> Data extract:
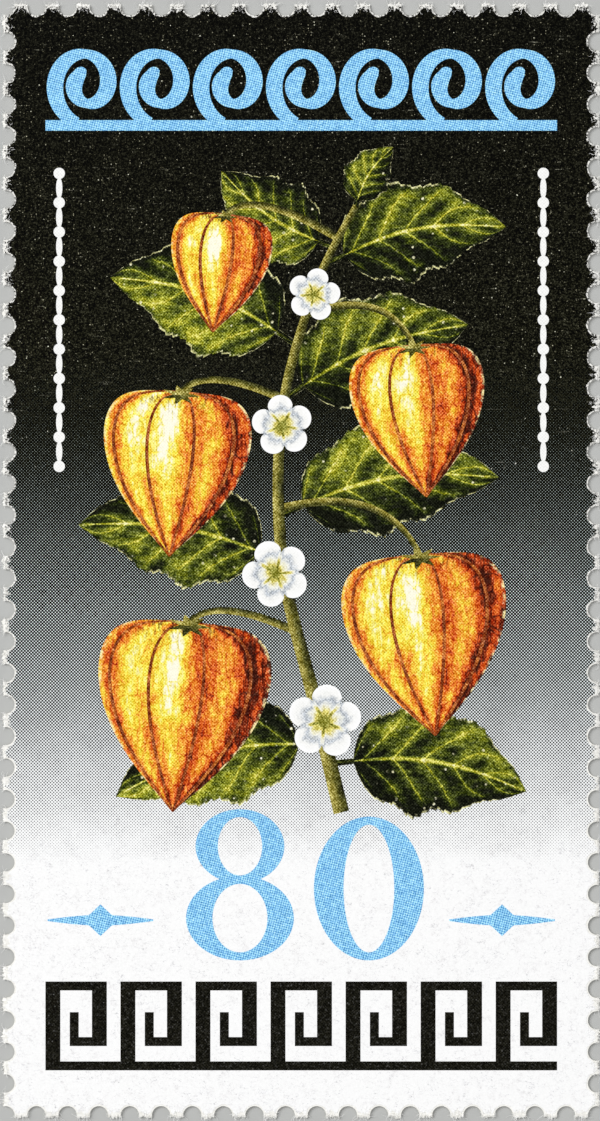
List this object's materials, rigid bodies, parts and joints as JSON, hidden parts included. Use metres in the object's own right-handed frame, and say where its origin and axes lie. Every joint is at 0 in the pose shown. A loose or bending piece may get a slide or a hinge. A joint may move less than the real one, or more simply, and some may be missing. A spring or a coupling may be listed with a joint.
{
  "type": "postage stamp",
  "caption": "Tall gummed postage stamp lying flat, face up: perforated torn edges, dark-to-white printed ground, a lantern-fruit sprig, ornament borders and a plain value.",
  "frame": {"origin": "centre of the gummed back, on the surface that the stamp lies on", "axes": "+Z out of the printed face, +Y to the top of the print, +X to the right of the print"},
  "size_m": [0.0282, 0.0526, 0.0001],
  "materials": {
    "gum": "satin: dried water-soluble gum, cream, with faint cockle",
    "paper": "matt uncoated edge with torn fibres",
    "printed_ground": "coated, screen-printed from near black at the top to paper white at the foot, soft satin",
    "blue_ink": "screen-printed ink, soft satin",
    "black_ink": "printed ink, soft satin",
    "white_print": "white of the coating left clear in the print",
    "green_ink": "screen-printed olive greens, soft satin",
    "orange_ink": "screen-printed oranges and yellows, soft satin",
    "brown_ink": "screen-printed red brown, soft satin"
  },
  "bodies": {
    "root": {"gum_film": "gum", "paper_sheet": "paper", "printed_face": "printed_ground", "wave_scroll": "blue_ink", "square_key": "black_ink", "bead_line_left": "white_print", "bead_line_right": "white_print", "figure_eight": "blue_ink", "figure_zero": "blue_ink", "rule_left": "blue_ink", "rule_right": "blue_ink", "sprig": "green_ink", "lantern_1": "orange_ink", "lantern_ribs_1": "brown_ink", "lantern_2": "orange_ink", "lantern_ribs_2": "brown_ink", "lantern_3": "orange_ink", "lantern_ribs_3": "brown_ink", "lantern_4": "orange_ink", "lantern_ribs_4": "brown_ink", "lantern_5": "orange_ink", "lantern_ribs_5": "brown_ink", "blossom_1": "white_print", "blossom_2": "white_print", "blossom_3": "white_print", "blossom_4": "white_print"}
  },
  "joints": []
}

> What to produce:
Copy all of the data. Keep every word exactly as it is.

> Correct output:
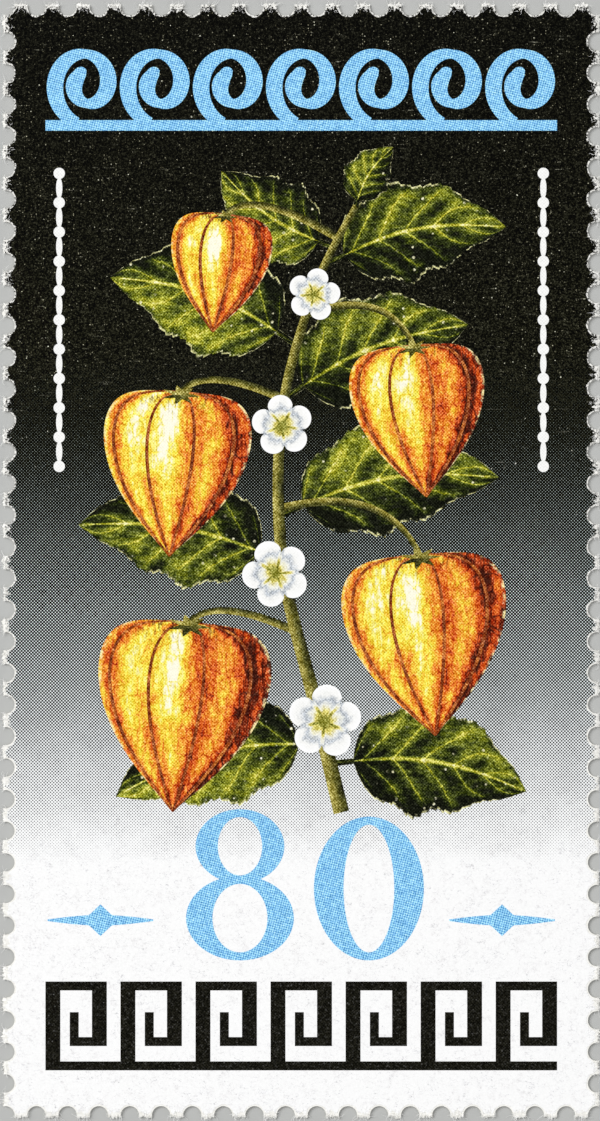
List this object's materials, rigid bodies, parts and joints as JSON, hidden parts included. Use metres in the object's own right-handed frame, and say where its origin and axes lie. Every joint is at 0 in the pose shown. A loose or bending piece may get a slide or a hinge. A joint may move less than the real one, or more simply, and some may be missing. A spring or a coupling may be listed with a joint.
{
  "type": "postage stamp",
  "caption": "Tall gummed postage stamp lying flat, face up: perforated torn edges, dark-to-white printed ground, a lantern-fruit sprig, ornament borders and a plain value.",
  "frame": {"origin": "centre of the gummed back, on the surface that the stamp lies on", "axes": "+Z out of the printed face, +Y to the top of the print, +X to the right of the print"},
  "size_m": [0.0282, 0.0526, 0.0001],
  "materials": {
    "gum": "satin: dried water-soluble gum, cream, with faint cockle",
    "paper": "matt uncoated edge with torn fibres",
    "printed_ground": "coated, screen-printed from near black at the top to paper white at the foot, soft satin",
    "blue_ink": "screen-printed ink, soft satin",
    "black_ink": "printed ink, soft satin",
    "white_print": "white of the coating left clear in the print",
    "green_ink": "screen-printed olive greens, soft satin",
    "orange_ink": "screen-printed oranges and yellows, soft satin",
    "brown_ink": "screen-printed red brown, soft satin"
  },
  "bodies": {
    "root": {"gum_film": "gum", "paper_sheet": "paper", "printed_face": "printed_ground", "wave_scroll": "blue_ink", "square_key": "black_ink", "bead_line_left": "white_print", "bead_line_right": "white_print", "figure_eight": "blue_ink", "figure_zero": "blue_ink", "rule_left": "blue_ink", "rule_right": "blue_ink", "sprig": "green_ink", "lantern_1": "orange_ink", "lantern_ribs_1": "brown_ink", "lantern_2": "orange_ink", "lantern_ribs_2": "brown_ink", "lantern_3": "orange_ink", "lantern_ribs_3": "brown_ink", "lantern_4": "orange_ink", "lantern_ribs_4": "brown_ink", "lantern_5": "orange_ink", "lantern_ribs_5": "brown_ink", "blossom_1": "white_print", "blossom_2": "white_print", "blossom_3": "white_print", "blossom_4": "white_print"}
  },
  "joints": []
}